▶ _YOUR TASK_: Nothing but the lines from the line that contains "the whole moulding" through the line that contains "obj.parent = empty" should appear in the output, each reproduced exactly.

───── RECORDED DATA ─────

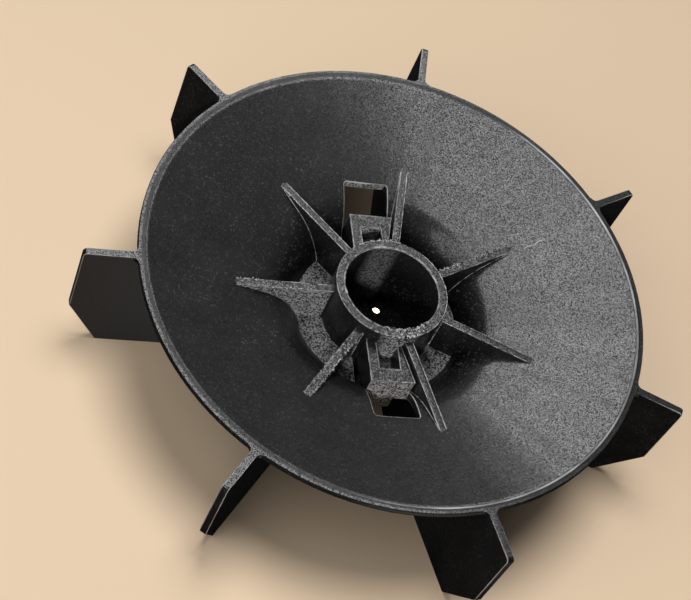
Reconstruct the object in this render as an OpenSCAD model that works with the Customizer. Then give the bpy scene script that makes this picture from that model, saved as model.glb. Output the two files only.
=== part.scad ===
// Motor cooling fan: one moulding in black plastic, seven straight radial blades
// under a dished disc, a blind hub for the shaft end and two puller lugs.
// Millimetres, +Z along the shaft axis, z = 0 at the open mouth of the bore.

/* [Hub] */
// bore for the shaft end, across
bore_d = 43; // [42:0.1:44]
// bore depth from the mouth to the end wall
bore_depth = 39; // [36:0.5:42]
// wall of the hub ring
hub_wall = 4.3; // [3.6:0.1:5]
// end wall closing the bore
end_wall = 4; // [3:0.5:6]
// air relief hole in the end wall, across
vent_d = 3.5; // [2.5:0.1:4]
// thickness of the end wall left round the hole
vent_lip = 0.8; // [0.6:0.1:1.5]
// recess below the hole, across
vent_recess_d = 9; // [7:0.5:9.5]
// air relief hole, distance from the axis
vent_r = 15.8; // [12:0.1:17]
// air relief hole, bearing round the axis
vent_bearing = 109; // [100:1:118]

/* [Disc] */
// disc across its rim
rim_d = 230; // [224:1:236]
// rim face above the hub mouth
rim_rise = 9.5; // [7:0.5:12]
// flat band round the rim face
rim_band = 2.6; // [2:0.1:4]
// width of the steeper flare just inside the band
flare_width = 2.2; // [1.6:0.1:2.8]
// rise of the flare
flare_rise = 1.1; // [0.9:0.05:1.4]
// wall thickness of the disc
disc_wall = 3.6; // [3:0.1:4.4]
// slope of the outer cone
cone_slope = 16.7; // [15:0.1:18]
// radius at which the cone starts to bend down
bend_start = 57; // [55:0.5:59]
// radius of the bend
bend_radius = 31; // [29:0.5:33]
// floor ring below the hub mouth
floor_drop = 24; // [22:0.5:25.5]

/* [Blades] */
// number of blades, each in line with a rib above the disc
blade_count = 7; // [7]
// diameter over the blade tips
tip_d = 276; // [268:1:284]
// blade thickness
blade_wall = 3.3; // [2.8:0.1:3.8]
// bottom edge of the blades below the rim face
blade_drop = 64; // [60:0.5:67]
// straight part of the outer edge, rim face down to the slant
edge_drop = 39; // [36:0.5:42]
// how far the outer edge leans in over the straight part
edge_lean = 0.7; // [0.2:0.1:1.5]
// width of the slanted corner at the foot of the tip
slant_width = 15.5; // [12:0.5:18]
// rounding of the upper tip corner
tip_round = 2; // [1:0.5:3]
// radius where the bottom edge starts to climb towards the hub
climb_start = 50; // [44:1:60]
// fillet between a blade and the rim
rim_fillet = 2.5; // [1.5:0.5:3.5]

/* [Ribs] */
// top edge of the ribs below the hub mouth
rib_drop = 3.8; // [3:0.1:5]
// fillet between a rib and the hub
hub_fillet = 1.2; // [0.8:0.1:1.6]
// web beside the first rib, length along the rib
gusset_run = 2.8; // [2:0.1:4]
// web beside the first rib, width along the hub
gusset_rise = 4.6; // [4:0.1:6]
// bearing of the first rib and blade
first_bearing = 18.75; // [18.75]

/* [Puller lugs] */
// sideways shift of both lugs, away from the nearest ribs
lug_shift = 3.4; // [3.2:0.1:3.8]
// inner face of the crossbar from the axis
loop_reach = 37.3; // [36:0.1:38.5]
// crossbar, radial thickness
bar_wall = 6.4; // [5.5:0.1:7]
// width of the loop opening
loop_width = 9.6; // [8.5:0.1:10]
// width of the plain side arm
arm_wall = 4.4; // [3.8:0.1:4.8]
// gap between the narrow arm and the rib beside it
arm_gap = 1; // [0.8:0.1:1.4]
// lug top below the hub mouth
lug_drop = 7; // [6:0.5:8]
// height of the arms and crossbar
lug_height = 14; // [12:0.5:15]
// floor of the loop below the hub mouth
tongue_drop = 17.5; // [16:0.5:18.5]
// underside of the tongue below the hub mouth
tongue_foot = 28; // [26:0.5:30]
// window through disc and floor, end from the axis
window_reach = 61.4; // [59:0.1:63]
// gap between the plain arm and the window side
window_gap = 1; // [0.8:0.1:1.4]
// far side of the window from the lug line
window_side = 7.1; // [6.6:0.1:7.6]
// rounding of the window corners
window_round = 1.5; // [1:0.1:2]

/* [Hidden] */
$fn = 96;

bore_r = bore_d / 2;
hub_r = bore_r + hub_wall;
hub_foot = bore_depth + end_wall;
rim_r = rim_d / 2;
tip_r = tip_d / 2;
pitch = 360 / blade_count;
lap = 1;

cone_tan = tan(cone_slope);
band_r = rim_r - rim_band;
flare_r = band_r - flare_width;
bend_z = rim_rise - flare_rise - cone_tan * (flare_r - bend_start);
// the crown of the bend stands this much above the cone, so that the two cross cleanly
seam = 0.01;
// centre of the bend, below the disc
bend_x = on_cone(0, seam - bend_radius)[0];
bend_y = on_cone(0, seam - bend_radius)[1];
rim_under = on_cone(0, -disc_wall)[1] + cone_tan * (rim_r - on_cone(0, -disc_wall)[0]);
floor_foot = floor_drop + disc_wall;
// radius at which the bend meets the top of the floor
floor_r = bend_x - sqrt(pow(bend_radius, 2) - pow(bend_y + floor_drop, 2));

blade_foot = rim_rise - blade_drop;
edge_foot = rim_rise - edge_drop;
slant_r = tip_r - edge_lean - slant_width;
rib_end = bend_start - (bend_z + rib_drop) / cone_tan;

lug_bearing = first_bearing + 2 * pitch + pitch / 4;
// outer face of the crossbar from the axis
lug_reach = loop_reach + bar_wall;
arm_side = lug_shift + loop_width / 2 + arm_wall;
loop_low = lug_shift - loop_width / 2;
rib_lean = tan(pitch / 4);
arm_back = blade_wall / 2 / cos(pitch / 4) + arm_gap / cos(pitch / 4);

plastic = [0.07, 0.07, 0.075];

// disc and floor ring, turned from one profile

// point of the profile, s outward along the cone from the bend and n above its face
function on_cone(s, n) = [
    bend_start + s * cos(cone_slope) - n * sin(cone_slope),
    bend_z + s * sin(cone_slope) + n * cos(cone_slope)
];

module bend_profile() {
    intersection() {
        difference() {
            translate([bend_x, bend_y]) circle(r = bend_radius);
            translate([bend_x, bend_y]) circle(r = bend_radius - disc_wall);
        }
        polygon([
            [0, -bend_radius],
            on_cone(-8, -bend_radius),
            on_cone(0, -disc_wall),
            on_cone(1.2, 0),
            on_cone(5, 10),
            [0, bend_radius]
        ]);
        translate([0, -floor_foot]) square([2 * bend_start, 2 * floor_foot]);
    }
}

module cone_profile() {
    polygon([
        on_cone(0, 0),
        [flare_r, rim_rise - flare_rise],
        [band_r, rim_rise],
        [rim_r - 0.4, rim_rise],
        [rim_r, rim_rise - 0.4],
        [rim_r, rim_under + 0.8],
        [rim_r - 0.8, rim_under - 0.8 * cone_tan],
        on_cone(-1.2, -disc_wall)
    ]);
}

module floor_profile() {
    translate([hub_r - lap, -floor_foot]) square([floor_r + 1.5 - hub_r + lap, disc_wall]);
}

module dish() {
    rotate_extrude() {
        bend_profile();
        cone_profile();
        floor_profile();
    }
}

// windows round the puller lugs

module rounded_slab(low, high, r, t) {
    linear_extrude(height = t) {
        translate([low[0] + r, low[1]]) square([high[0] - low[0] - 2 * r, high[1] - low[1]]);
        translate([low[0], low[1] + r]) square([high[0] - low[0], high[1] - low[1] - 2 * r]);
        for (x = [low[0] + r, high[0] - r])
            for (y = [low[1] + r, high[1] - r])
                translate([x, y]) circle(r = r);
    }
}

module window() {
    translate([0, 0, -floor_foot - lap])
        rounded_slab([bore_r - 4, -window_side], [window_reach, arm_side + window_gap],
            window_round, floor_foot + rim_rise);
}

module lug_pair() {
    rotate([0, 0, lug_bearing]) {
        children();
        mirror([1, 0, 0]) children();
    }
}

// hub with its blind bore

module hub() {
    translate([0, 0, -hub_foot]) cylinder(r = hub_r, h = hub_foot - 0.5);
    translate([0, 0, -0.5]) cylinder(r1 = hub_r, r2 = hub_r - 0.5, h = 0.5);
}

module bore() {
    translate([0, 0, -bore_depth]) cylinder(r = bore_r, h = bore_depth + lap);
}

// the hole opens into a recess below, which leaves only a thin lip round it
module vent() {
    rotate([0, 0, vent_bearing]) translate([vent_r, 0, -hub_foot - lap]) {
        cylinder(r = vent_d / 2, h = end_wall + 2 * lap);
        cylinder(r = vent_recess_d / 2, h = end_wall - vent_lip + lap);
    }
}

// each blade and the rib above it are one upright plate

module fin_outline() {
    polygon([
        [hub_r - lap, -rib_drop],
        [rib_end, -rib_drop],
        [rib_end + 3, cone_tan * 3 - rib_drop - 1.6],
        [band_r, rim_rise - 1.6],
        [band_r + 1.2, rim_rise],
        [tip_r - tip_round, rim_rise],
        [tip_r, rim_rise - tip_round],
        [tip_r - edge_lean, edge_foot],
        [slant_r, blade_foot],
        [climb_start, blade_foot],
        [hub_r - lap, -hub_foot + lap]
    ]);
    translate([tip_r - tip_round, rim_rise - tip_round]) circle(r = tip_round);
}

module fin() {
    translate([0, blade_wall / 2, 0]) rotate([90, 0, 0])
        linear_extrude(height = blade_wall) fin_outline();
}

// fillet in the corner between a round wall of radius wall_r and a fin face
module corner_fillet(wall_r, r, low, high) {
    yc = blade_wall / 2 + r;
    xc = sqrt(pow(wall_r + r, 2) - yc * yc);
    touch_x = xc * wall_r / (wall_r + r);
    touch_y = yc * wall_r / (wall_r + r);
    translate([0, 0, low]) linear_extrude(height = high - low)
        difference() {
            polygon([
                [xc, blade_wall / 2],
                [touch_x, touch_y],
                [touch_x - 1, touch_y],
                [touch_x - 1, blade_wall / 2 - 0.5],
                [xc, blade_wall / 2 - 0.5]
            ]);
            translate([xc, yc]) circle(r = r);
        }
}

// small web in the corner between the hub and one side of the first rib
module gusset() {
    side = blade_wall / 2 + gusset_rise;
    foot = sqrt(hub_r * hub_r - side * side);
    translate([0, 0, -floor_drop - lap]) linear_extrude(height = floor_drop + lap - rib_drop)
        polygon([
            [hub_r - lap, 0],
            [hub_r + gusset_run, 0],
            [hub_r + gusset_run, blade_wall / 2],
            [foot, side],
            [foot - lap, side - lap]
        ]);
}

module fins() {
    rotate([0, 0, first_bearing]) gusset();
    for (k = [0 : blade_count - 1])
        rotate([0, 0, first_bearing + k * pitch]) {
            fin();
            for (side = [0, 1]) mirror([0, side, 0]) {
                corner_fillet(rim_r, rim_fillet, rim_under + 1, rim_rise);
                corner_fillet(hub_r, hub_fillet, -floor_drop - lap, -rib_drop);
            }
        }
}

// puller lug: a loop of two arms and a crossbar, closed below by a tongue

module puller_lug() {
    inner = bore_r - 4;
    lug_foot = lug_drop + lug_height;
    difference() {
        translate([0, 0, -lug_foot]) linear_extrude(height = lug_height)
            polygon([
                [inner, arm_back - inner * rib_lean],
                [lug_reach, arm_back - lug_reach * rib_lean],
                [lug_reach, arm_side],
                [inner, arm_side]
            ]);
        translate([0, loop_low, -tongue_drop])
            cube([loop_reach, loop_width, tongue_drop]);
    }
    translate([inner, loop_low, -tongue_foot])
        cube([lug_reach - inner, loop_width, tongue_foot - lug_foot + lap]);
}

// the whole moulding

module fan() {
    color(plastic)
    difference() {
        union() {
            difference() {
                dish();
                lug_pair() window();
            }
            hub();
            fins();
            lug_pair() puller_lug();
        }
        bore();
        vent();
    }
}

fan();
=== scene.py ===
"""Looks of the motor cooling fan: its finish, moulding flash, table, lamps and camera."""

import math
import random

import bmesh
import bpy
from mathutils import Euler, Matrix, Vector
from mathutils.bvhtree import BVHTree


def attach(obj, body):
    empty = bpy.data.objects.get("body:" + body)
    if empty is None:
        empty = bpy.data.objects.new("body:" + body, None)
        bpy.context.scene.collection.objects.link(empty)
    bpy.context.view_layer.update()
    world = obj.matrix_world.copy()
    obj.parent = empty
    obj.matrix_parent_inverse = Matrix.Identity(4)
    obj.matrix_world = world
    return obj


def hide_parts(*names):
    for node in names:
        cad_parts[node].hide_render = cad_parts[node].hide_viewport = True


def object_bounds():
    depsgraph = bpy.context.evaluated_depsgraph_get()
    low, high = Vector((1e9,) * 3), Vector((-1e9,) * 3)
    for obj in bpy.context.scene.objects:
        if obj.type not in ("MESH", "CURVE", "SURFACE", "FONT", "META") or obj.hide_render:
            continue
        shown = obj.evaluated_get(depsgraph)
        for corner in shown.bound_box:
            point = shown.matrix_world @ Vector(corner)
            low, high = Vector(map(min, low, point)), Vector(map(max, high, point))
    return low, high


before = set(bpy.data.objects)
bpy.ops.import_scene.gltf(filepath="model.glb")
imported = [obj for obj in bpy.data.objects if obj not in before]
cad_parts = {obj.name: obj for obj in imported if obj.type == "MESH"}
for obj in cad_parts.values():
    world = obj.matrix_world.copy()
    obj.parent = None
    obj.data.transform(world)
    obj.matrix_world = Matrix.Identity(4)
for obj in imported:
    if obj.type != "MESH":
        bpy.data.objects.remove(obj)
cad_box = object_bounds()

MM = 0.001

# the table lies under the feet of the blades
FLOOR_Z = cad_box[0].z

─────

▶ _REPLY_:
// the whole moulding

module fan() {
    color(plastic)
    difference() {
        union() {
            difference() {
                dish();
                lug_pair() window();
            }
            hub();
            fins();
            lug_pair() puller_lug();
        }
        bore();
        vent();
    }
}

fan();
=== scene.py ===
"""Looks of the motor cooling fan: its finish, moulding flash, table, lamps and camera."""

import math
import random

import bmesh
import bpy
from mathutils import Euler, Matrix, Vector
from mathutils.bvhtree import BVHTree


def attach(obj, body):
    empty = bpy.data.objects.get("body:" + body)
    if empty is None:
        empty = bpy.data.objects.new("body:" + body, None)
        bpy.context.scene.collection.objects.link(empty)
    bpy.context.view_layer.update()
    world = obj.matrix_world.copy()
    obj.parent = empty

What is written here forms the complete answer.